L’idée même, énoncée
par Rousseau (1712-1778) et reprise par Kant, selon
laquelle on doit obliger l’homme à
être libre, peut paraître saugrenue :
comment peut-on imposer, par la force, la
liberté ? Cette liberté ne
relève-t-elle pas, par définition,
d’un choix propre ? Comment la
liberté pourrait-elle naître d’une
contrainte ?
Dans un autre registre, Rousseau lui-même
établit, dans Le Contrat social, cet amer
constat : « L’homme est né
libre, et partout il est dans les fers ». En
expliquant que l’homme est
« né » libre, Rousseau
signifie qu’il est dans son essence de
l’être. À ce titre, la
liberté est conçue de manière
objective et universelle.
On peut considérer que la liberté a davantage de valeur que le bonheur, ou encore qu’il ne peut exister d’homme qui soit à la fois assujetti à un autre en se satisfaisant de cet état. En privant l’homme de sa liberté, on le prive d’une partie de son humanité, d’une partie de son essence. On peut rappeler la devise des castristes au moment de la révolution cubaine, en 1959 (correspondant à la chute de la dictature militaire du général Batista) : « La Liberté, ou la mort ». Sans liberté, il est préférable de mourir. C’est ce que semble signifier, d’une toute autre manière, les suicides des détenus dans les prisons.
Hegel (1770-1831), dans ce passage de La Phénoménologie de l’esprit que l’on a coutume d’appeler la « dialectique du maître et de l’esclave », montre que la figure symbolique du « maître » représente celui qui préfère la vie à la servitude ; c’est d’ailleurs a ce titre que celui-ci est considéré comme le « dominant ». Le « dominé » en revanche préfère la vie, même misérable (sa vie sera forcément misérable puisqu’il sera assujetti au maître) à la mort. La crainte de perdre la vie est plus forte que celle de perdre la liberté. C’est pourquoi il est représenté par la figure de l’« esclave ».

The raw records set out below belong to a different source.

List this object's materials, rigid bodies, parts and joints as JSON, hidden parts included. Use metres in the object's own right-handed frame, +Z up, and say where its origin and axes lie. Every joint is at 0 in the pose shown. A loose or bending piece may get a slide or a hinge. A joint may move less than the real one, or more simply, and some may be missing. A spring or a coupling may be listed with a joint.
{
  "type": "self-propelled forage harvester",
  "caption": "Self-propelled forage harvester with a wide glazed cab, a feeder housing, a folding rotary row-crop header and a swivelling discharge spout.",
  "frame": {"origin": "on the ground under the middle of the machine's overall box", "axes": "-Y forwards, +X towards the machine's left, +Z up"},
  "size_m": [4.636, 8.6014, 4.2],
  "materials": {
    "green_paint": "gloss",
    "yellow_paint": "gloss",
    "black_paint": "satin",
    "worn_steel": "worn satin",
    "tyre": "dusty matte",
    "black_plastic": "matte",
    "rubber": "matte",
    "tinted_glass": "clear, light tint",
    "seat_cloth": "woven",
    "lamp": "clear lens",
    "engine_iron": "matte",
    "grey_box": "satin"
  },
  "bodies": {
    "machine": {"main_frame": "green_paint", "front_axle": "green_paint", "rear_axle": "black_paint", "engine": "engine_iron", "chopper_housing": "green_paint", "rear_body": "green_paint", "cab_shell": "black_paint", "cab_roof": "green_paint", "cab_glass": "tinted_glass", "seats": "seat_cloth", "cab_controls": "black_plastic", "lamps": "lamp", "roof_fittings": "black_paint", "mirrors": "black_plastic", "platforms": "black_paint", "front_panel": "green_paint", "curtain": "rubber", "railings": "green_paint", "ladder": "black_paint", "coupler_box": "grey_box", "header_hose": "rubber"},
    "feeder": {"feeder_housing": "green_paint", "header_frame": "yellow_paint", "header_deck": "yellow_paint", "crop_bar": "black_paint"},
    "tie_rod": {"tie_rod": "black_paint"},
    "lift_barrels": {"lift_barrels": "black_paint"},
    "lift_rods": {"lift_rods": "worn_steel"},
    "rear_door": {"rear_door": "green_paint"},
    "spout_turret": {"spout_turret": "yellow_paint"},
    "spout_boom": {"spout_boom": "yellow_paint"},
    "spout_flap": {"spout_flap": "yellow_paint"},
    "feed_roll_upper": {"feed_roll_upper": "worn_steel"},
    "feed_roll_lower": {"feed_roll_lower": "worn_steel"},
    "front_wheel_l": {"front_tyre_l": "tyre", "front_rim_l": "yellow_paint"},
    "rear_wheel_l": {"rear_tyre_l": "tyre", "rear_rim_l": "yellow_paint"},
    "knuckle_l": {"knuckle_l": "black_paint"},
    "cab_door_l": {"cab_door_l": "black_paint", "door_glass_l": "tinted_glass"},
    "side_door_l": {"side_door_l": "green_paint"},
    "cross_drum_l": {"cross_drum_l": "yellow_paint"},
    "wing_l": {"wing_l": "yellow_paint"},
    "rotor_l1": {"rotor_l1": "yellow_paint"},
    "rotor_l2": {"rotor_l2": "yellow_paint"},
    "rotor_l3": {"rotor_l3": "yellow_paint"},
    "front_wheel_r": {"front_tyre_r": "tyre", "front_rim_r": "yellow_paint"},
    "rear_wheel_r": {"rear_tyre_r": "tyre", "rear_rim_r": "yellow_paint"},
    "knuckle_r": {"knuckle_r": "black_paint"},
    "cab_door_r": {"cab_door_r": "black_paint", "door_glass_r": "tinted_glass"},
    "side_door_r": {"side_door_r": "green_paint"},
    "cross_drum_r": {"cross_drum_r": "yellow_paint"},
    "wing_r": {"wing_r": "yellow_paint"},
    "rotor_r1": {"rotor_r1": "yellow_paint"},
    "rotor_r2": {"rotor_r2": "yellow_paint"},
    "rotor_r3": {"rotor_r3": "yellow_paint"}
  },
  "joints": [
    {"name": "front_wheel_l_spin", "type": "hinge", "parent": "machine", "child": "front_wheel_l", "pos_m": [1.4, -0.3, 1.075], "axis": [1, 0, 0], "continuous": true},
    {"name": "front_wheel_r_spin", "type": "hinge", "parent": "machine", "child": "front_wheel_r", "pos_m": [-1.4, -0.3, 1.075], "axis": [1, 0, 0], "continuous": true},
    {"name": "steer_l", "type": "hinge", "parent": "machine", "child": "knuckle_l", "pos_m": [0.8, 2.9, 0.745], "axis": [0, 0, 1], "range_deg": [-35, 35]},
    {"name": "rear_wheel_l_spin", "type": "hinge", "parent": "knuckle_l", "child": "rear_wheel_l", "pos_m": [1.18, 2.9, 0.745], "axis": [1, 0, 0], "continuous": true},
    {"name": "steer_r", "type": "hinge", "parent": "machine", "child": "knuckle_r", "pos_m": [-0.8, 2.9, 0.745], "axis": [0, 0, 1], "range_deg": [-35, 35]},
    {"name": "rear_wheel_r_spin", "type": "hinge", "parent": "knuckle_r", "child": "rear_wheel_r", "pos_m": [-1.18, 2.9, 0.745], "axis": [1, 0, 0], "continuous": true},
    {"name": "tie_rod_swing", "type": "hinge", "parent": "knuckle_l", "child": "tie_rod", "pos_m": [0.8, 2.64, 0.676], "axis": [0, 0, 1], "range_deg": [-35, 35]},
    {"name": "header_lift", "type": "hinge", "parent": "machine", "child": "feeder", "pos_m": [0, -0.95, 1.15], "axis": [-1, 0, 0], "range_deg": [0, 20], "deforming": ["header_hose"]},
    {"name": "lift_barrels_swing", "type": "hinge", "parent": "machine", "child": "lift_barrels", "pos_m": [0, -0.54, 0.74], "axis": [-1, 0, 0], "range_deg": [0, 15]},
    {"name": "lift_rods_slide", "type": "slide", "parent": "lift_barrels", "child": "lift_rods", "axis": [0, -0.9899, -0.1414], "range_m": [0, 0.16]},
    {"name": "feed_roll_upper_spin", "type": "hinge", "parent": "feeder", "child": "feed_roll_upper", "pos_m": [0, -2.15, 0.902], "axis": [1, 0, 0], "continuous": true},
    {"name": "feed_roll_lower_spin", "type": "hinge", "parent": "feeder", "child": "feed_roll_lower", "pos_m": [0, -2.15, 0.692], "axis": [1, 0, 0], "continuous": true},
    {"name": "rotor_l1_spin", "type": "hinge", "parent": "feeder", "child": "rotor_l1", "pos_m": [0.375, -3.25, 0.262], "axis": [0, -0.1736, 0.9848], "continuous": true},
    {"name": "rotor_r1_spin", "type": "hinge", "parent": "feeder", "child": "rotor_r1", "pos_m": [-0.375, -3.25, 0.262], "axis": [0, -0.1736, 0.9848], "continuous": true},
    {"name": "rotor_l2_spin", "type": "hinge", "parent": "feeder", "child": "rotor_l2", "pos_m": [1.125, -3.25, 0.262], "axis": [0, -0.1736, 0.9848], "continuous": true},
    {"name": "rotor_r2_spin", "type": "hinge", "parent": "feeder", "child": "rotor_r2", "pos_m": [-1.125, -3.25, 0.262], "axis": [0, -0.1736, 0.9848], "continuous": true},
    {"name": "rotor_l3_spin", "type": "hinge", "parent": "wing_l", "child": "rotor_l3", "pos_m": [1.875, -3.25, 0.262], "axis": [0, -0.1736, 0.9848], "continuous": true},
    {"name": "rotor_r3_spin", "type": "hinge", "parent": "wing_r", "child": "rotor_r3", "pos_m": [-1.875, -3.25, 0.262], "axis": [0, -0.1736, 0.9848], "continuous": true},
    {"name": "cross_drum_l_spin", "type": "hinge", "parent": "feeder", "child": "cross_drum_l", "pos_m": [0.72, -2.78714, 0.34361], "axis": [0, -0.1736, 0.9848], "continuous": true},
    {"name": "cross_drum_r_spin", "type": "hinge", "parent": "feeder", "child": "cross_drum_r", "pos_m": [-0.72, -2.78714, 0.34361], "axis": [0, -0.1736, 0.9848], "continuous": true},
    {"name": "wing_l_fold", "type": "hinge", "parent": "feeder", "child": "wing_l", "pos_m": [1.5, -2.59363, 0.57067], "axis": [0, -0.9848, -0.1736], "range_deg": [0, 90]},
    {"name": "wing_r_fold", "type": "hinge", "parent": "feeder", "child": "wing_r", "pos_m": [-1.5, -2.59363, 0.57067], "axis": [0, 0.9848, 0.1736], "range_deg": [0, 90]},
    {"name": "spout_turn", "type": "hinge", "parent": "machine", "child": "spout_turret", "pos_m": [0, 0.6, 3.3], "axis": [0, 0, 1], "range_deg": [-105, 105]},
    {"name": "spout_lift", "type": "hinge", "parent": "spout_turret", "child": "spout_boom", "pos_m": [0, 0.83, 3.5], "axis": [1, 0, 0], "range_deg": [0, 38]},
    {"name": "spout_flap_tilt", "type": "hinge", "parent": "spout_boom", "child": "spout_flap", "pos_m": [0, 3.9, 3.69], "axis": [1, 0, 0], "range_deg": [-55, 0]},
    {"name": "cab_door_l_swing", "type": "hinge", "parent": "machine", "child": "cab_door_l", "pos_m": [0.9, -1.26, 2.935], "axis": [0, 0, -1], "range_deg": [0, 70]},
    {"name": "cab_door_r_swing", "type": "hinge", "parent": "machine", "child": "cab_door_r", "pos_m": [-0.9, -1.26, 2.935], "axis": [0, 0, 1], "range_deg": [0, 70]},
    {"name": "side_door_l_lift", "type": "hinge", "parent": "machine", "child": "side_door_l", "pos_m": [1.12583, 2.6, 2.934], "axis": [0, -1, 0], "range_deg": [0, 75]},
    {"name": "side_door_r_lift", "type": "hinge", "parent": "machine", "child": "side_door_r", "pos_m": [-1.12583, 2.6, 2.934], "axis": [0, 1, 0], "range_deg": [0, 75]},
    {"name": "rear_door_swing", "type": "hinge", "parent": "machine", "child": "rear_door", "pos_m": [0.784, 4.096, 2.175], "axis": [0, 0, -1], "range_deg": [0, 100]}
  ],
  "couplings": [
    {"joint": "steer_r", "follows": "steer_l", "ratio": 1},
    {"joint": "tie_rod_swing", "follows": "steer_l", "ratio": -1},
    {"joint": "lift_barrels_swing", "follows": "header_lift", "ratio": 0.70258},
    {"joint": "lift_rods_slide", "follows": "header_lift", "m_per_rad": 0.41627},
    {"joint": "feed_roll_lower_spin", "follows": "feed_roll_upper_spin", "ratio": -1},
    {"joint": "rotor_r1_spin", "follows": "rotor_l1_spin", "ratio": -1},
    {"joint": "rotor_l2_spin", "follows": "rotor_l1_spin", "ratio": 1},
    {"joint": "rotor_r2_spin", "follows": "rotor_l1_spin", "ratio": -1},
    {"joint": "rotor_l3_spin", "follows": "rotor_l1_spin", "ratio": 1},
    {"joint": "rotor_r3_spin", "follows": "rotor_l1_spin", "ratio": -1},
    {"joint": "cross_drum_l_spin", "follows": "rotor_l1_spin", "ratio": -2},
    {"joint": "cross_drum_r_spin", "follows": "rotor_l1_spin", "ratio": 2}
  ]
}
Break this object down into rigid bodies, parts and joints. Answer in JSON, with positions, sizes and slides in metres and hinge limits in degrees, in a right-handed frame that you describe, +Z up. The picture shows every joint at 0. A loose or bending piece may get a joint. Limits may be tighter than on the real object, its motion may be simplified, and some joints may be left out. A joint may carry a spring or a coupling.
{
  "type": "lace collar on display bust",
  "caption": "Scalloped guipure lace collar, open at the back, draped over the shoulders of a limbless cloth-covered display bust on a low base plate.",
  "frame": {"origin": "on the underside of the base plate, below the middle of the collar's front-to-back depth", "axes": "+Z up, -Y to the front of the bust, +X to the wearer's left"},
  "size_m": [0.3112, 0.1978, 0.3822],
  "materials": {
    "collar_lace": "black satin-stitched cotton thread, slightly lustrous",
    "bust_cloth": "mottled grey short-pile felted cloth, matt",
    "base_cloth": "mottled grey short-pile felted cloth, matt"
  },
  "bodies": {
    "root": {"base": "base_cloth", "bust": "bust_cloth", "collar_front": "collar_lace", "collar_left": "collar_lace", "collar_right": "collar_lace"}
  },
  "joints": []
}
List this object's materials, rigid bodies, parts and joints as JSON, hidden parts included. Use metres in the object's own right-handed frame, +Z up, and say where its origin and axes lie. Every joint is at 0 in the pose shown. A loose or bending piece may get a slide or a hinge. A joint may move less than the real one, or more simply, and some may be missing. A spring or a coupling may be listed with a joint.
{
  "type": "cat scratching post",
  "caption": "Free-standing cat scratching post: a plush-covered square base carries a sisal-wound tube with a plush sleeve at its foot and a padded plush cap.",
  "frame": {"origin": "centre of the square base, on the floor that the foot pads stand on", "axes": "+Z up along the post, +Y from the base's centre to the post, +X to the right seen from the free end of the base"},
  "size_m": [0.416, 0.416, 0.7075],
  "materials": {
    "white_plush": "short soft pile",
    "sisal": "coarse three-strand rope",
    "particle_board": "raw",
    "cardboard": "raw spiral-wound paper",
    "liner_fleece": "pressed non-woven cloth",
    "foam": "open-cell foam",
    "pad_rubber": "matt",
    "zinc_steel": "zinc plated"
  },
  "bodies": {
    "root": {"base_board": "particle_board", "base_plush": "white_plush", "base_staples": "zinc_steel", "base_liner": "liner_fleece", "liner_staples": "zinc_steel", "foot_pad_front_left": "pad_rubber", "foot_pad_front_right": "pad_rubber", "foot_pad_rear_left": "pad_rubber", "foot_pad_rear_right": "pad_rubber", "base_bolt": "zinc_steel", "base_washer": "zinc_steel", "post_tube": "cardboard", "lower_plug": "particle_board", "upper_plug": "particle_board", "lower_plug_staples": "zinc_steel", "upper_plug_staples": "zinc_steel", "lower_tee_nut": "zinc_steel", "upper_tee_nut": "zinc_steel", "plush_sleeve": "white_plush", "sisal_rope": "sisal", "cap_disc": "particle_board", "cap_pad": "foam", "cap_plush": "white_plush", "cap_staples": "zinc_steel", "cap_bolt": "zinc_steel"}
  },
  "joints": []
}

Peut-on concevoir ces deux idées sous cette
alternative ? On peut admettre, en effet,
qu’il est utopique de désirer
être libre, tandis qu’il serait
raisonnable de désirer être
heureux.
Nous pourrions en outre être libres sous
n’importe quel régime politique et dans
n’importe quelles circonstances.
À quoi bon, dans certaines circonstances,
être libres ? Cela nous rend-il plus
heureux ? Que peut faire de sa liberté
celui qui, dans une société
principalement régulée par la
consommation, ne peut pas consommer, ne peut pas se
nourrir, se vêtir correctement, payer son loyer,
celui qui ne peut pas partir en vacances ? Le
bonheur des individus des sociétés
modernes semble bien être lié à
tous ces éléments.
Mais l’homme toutefois ne prendrait vraiment
conscience de la valeur de la liberté que
lorsqu’il en est privé (mais on pourrait
faire la même remarque concernant
l’idée de bonheur). C’est
probablement ce que Sartre (1905-1980) voulait
signifier lorsqu’il a affirmé :
« Nous n’avons jamais
été aussi libres que sous
l’occupation allemande ». Certains ont
pu dire, dans une perspective similaire, que les plus
belles pages de la littérature ont
été écrites en captivité.
C’est en faisant l’expérience de
la servitude que l’homme sait ce que la
liberté représente. On peut dire alors
qu’elle est liée à un sentiment de
profond bonheur.
Sartre affirme également, dans les Cahiers
pour une morale (1983), que la liberté est
liée à la mort, et à ce
risque de mourir que nous courons en permanence ;
c’est à travers la perspective de la mort
(mort susceptible d’interrompre nos projets) que
nous appréhendons l’idée même
de liberté. La liberté est
interrogation, incertitude quant aux
conséquences de nos actes. Nous ne savons jamais
ce qu’entraînera telle ou telle
décision. C’est parce que nous ne savons
pas, de manière plus générale, ce
qui arrivera demain que nous sommes libres.